You can choose one of the many visualization types available to display data in different views, for example we can continue with a line chart.

Kibana visualization types among basic charts

Select index which maps to delivery stream we have created previously.

index selection for Kibana data visualization

Now we are ready to select the metrics to display our line chart for the selected index data.

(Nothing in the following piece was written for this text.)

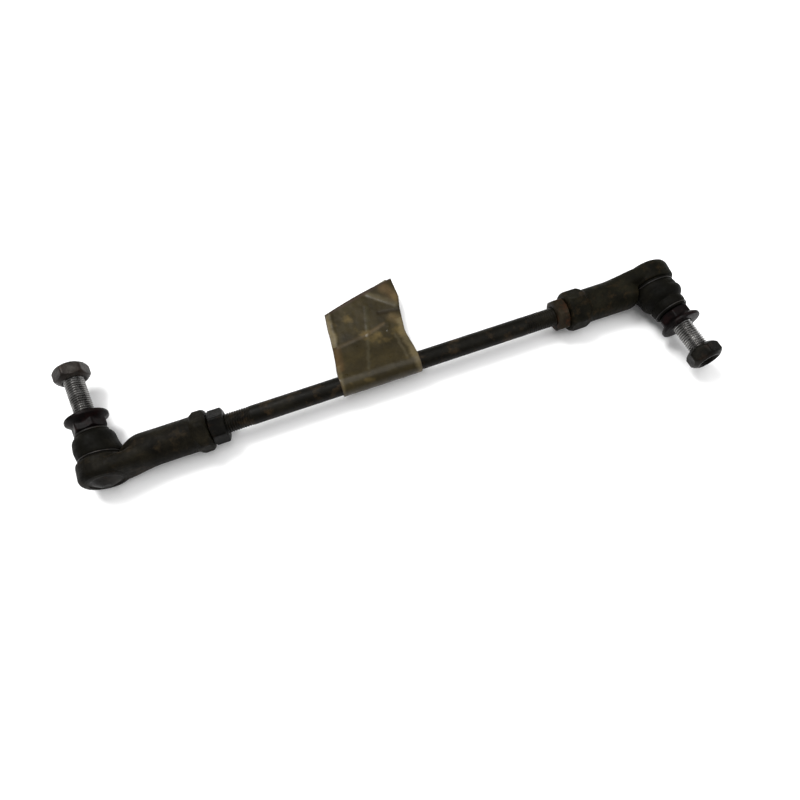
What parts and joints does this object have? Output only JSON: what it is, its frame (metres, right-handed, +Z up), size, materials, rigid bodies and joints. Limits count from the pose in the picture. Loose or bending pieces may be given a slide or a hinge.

Click on Y-Axis arrow and provide following sample configuration values

metrics selection for visualization on Kibana

For X-Axis under Buckets section,

X-axis selection for Kibana line chart visualization

Click on "Add sub-buckets" button to display average price value for each stock
Choose "Split Series"

split series in line chart for different stocks

Click on Apply Changes button to display streaming data values on line chart on Kibana

Kibana visualization of Amazon Kinesis Firehose streaming data

Monitoring

Launch Amazon Kinesis dashboard and open the Kinesis Firehose Delivery stream we have created.
It is possible that you are still sending demo data to the stream on the same page.
Switch to "Monitoring" tab on our sample stream

There are a number of Delivery stream metrics on the screen

Amazon Kinesis Firehose delivery stream metrics to monitor

On the same page, there are also tabs for Amazon Elasticsearch Service Logs and Amazon S3 Logs
In addition to those, we have created a convertion AWS Lambda function. This Lambda function also generates logs.
Even if you don't know which Lambda function is used for conversion (or even you may not know a conversion function is used or not), it is possible to identify conversion function in Details tab on the same page.

In section "Transform source records with AWS Lambda" , if "Source record transformation" is "Enabled" then you will find the AWS Lambda function name and a short-cut to the serverless function there. There is also a Monitoring tab for AWS Lambda function.